%%

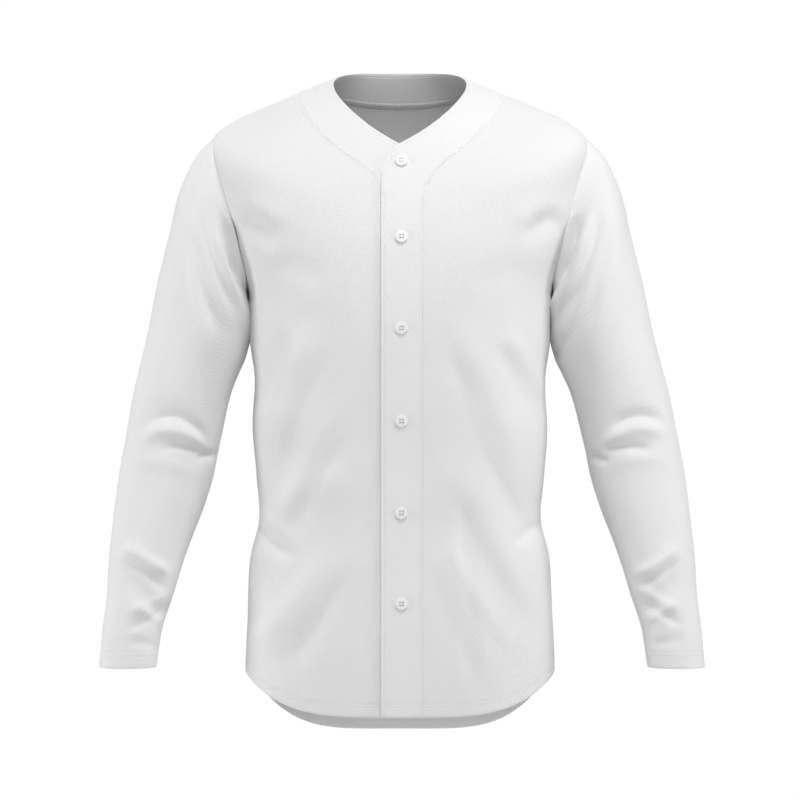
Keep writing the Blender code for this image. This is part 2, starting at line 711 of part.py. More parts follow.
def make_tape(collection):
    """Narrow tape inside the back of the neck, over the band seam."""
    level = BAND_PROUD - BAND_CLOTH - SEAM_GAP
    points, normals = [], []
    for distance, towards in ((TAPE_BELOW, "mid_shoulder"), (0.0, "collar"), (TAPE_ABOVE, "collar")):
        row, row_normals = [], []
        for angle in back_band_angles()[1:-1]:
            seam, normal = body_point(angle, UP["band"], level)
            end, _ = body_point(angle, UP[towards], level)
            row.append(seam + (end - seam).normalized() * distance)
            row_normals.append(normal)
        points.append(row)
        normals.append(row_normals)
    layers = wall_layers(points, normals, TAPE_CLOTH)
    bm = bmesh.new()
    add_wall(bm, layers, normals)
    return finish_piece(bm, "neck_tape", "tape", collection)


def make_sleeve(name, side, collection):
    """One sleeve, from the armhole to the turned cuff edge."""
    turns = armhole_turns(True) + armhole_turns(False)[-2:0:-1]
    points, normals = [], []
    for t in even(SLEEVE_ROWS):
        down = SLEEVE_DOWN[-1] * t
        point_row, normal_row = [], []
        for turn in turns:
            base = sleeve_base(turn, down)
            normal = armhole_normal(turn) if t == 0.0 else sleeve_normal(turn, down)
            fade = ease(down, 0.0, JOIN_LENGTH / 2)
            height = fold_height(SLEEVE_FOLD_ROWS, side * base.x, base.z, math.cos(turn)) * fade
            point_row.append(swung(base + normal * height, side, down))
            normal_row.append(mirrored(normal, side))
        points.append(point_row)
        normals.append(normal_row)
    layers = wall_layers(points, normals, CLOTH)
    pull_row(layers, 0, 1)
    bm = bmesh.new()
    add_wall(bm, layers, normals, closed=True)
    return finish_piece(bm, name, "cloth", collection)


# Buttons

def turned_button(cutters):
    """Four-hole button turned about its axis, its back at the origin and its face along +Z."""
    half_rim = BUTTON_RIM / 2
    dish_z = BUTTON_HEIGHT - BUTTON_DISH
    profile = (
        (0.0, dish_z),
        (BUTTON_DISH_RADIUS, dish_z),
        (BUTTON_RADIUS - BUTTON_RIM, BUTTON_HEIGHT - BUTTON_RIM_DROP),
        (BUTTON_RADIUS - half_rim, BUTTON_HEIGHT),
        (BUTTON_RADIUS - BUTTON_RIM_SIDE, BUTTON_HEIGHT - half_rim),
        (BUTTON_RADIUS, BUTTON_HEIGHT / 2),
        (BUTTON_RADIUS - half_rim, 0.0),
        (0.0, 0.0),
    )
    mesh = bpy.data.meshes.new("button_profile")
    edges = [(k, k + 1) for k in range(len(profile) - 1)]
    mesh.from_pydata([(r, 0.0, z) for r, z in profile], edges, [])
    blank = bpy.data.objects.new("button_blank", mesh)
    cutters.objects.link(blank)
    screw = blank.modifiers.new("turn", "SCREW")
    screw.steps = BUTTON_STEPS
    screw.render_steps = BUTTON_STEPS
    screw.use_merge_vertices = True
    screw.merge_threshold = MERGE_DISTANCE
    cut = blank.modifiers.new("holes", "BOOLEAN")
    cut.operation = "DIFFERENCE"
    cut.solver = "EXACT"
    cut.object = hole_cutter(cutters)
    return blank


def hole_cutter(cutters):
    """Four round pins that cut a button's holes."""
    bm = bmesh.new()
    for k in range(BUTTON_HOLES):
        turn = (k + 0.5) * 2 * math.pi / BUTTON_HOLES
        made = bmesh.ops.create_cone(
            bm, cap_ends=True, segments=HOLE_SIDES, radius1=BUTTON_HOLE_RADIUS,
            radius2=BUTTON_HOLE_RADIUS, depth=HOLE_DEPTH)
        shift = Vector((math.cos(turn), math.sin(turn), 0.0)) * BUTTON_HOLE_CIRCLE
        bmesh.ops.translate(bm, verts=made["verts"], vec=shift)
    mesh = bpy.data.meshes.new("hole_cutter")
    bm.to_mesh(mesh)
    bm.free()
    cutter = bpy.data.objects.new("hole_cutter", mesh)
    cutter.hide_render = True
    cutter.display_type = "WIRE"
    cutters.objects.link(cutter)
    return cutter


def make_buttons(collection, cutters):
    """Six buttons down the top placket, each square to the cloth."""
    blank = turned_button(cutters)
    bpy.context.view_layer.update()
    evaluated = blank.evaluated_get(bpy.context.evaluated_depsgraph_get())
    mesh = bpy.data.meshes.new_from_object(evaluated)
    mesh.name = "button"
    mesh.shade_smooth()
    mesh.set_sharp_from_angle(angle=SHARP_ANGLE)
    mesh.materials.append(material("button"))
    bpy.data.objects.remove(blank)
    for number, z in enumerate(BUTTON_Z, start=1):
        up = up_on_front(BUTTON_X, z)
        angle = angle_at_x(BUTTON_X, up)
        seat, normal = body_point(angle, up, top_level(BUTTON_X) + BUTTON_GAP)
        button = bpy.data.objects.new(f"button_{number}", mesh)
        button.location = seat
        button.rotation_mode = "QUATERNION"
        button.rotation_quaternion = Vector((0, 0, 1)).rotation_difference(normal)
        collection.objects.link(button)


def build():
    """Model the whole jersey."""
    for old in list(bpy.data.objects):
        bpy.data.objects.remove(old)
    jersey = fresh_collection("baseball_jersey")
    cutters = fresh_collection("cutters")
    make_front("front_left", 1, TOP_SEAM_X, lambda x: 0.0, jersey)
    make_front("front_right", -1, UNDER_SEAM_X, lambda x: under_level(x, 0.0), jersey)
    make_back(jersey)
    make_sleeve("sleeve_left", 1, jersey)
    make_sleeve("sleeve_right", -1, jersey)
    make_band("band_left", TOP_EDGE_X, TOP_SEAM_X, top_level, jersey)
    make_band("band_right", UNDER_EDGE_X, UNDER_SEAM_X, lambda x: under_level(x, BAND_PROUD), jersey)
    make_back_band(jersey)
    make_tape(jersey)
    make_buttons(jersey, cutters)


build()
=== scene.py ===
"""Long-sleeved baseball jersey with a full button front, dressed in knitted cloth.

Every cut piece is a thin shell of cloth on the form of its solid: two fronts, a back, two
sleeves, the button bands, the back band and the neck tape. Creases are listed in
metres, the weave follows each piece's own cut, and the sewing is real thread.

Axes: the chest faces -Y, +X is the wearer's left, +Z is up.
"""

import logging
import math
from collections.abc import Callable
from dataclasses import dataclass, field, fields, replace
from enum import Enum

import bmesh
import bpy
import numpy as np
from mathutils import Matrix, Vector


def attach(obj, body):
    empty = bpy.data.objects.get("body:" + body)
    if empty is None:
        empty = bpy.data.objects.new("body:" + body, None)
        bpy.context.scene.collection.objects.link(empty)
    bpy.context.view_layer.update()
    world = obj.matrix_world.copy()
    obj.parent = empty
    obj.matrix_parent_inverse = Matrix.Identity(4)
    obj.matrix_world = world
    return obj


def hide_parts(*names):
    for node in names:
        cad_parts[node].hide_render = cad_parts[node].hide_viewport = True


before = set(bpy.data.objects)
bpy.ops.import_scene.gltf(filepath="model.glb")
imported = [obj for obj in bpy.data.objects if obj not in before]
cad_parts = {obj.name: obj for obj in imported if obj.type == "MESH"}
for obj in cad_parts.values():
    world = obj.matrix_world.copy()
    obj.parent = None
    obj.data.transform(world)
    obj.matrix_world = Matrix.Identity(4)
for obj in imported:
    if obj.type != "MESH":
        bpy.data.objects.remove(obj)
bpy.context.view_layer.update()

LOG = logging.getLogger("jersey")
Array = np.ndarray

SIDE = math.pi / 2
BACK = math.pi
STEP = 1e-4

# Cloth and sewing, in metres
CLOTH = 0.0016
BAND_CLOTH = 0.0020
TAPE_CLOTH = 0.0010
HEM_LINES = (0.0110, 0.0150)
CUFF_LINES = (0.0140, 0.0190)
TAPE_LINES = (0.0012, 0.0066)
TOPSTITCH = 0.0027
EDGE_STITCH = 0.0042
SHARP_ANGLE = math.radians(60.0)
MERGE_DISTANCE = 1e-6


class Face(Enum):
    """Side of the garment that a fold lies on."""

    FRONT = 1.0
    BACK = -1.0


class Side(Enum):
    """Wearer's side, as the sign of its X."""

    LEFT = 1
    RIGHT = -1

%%

= PROBLEM DETAILS =
Give back, word for word, each line from the one containing "Vector((0, 0, 1)).rotation_difference(normal)" down to the one containing "if empty is", including those two lines.

= WRITTEN ANSWER =
        button.rotation_quaternion = Vector((0, 0, 1)).rotation_difference(normal)
        collection.objects.link(button)


def build():
    """Model the whole jersey."""
    for old in list(bpy.data.objects):
        bpy.data.objects.remove(old)
    jersey = fresh_collection("baseball_jersey")
    cutters = fresh_collection("cutters")
    make_front("front_left", 1, TOP_SEAM_X, lambda x: 0.0, jersey)
    make_front("front_right", -1, UNDER_SEAM_X, lambda x: under_level(x, 0.0), jersey)
    make_back(jersey)
    make_sleeve("sleeve_left", 1, jersey)
    make_sleeve("sleeve_right", -1, jersey)
    make_band("band_left", TOP_EDGE_X, TOP_SEAM_X, top_level, jersey)
    make_band("band_right", UNDER_EDGE_X, UNDER_SEAM_X, lambda x: under_level(x, BAND_PROUD), jersey)
    make_back_band(jersey)
    make_tape(jersey)
    make_buttons(jersey, cutters)


build()
=== scene.py ===
"""Long-sleeved baseball jersey with a full button front, dressed in knitted cloth.

Every cut piece is a thin shell of cloth on the form of its solid: two fronts, a back, two
sleeves, the button bands, the back band and the neck tape. Creases are listed in
metres, the weave follows each piece's own cut, and the sewing is real thread.

Axes: the chest faces -Y, +X is the wearer's left, +Z is up.
"""

import logging
import math
from collections.abc import Callable
from dataclasses import dataclass, field, fields, replace
from enum import Enum

import bmesh
import bpy
import numpy as np
from mathutils import Matrix, Vector


def attach(obj, body):
    empty = bpy.data.objects.get("body:" + body)
    if empty is None:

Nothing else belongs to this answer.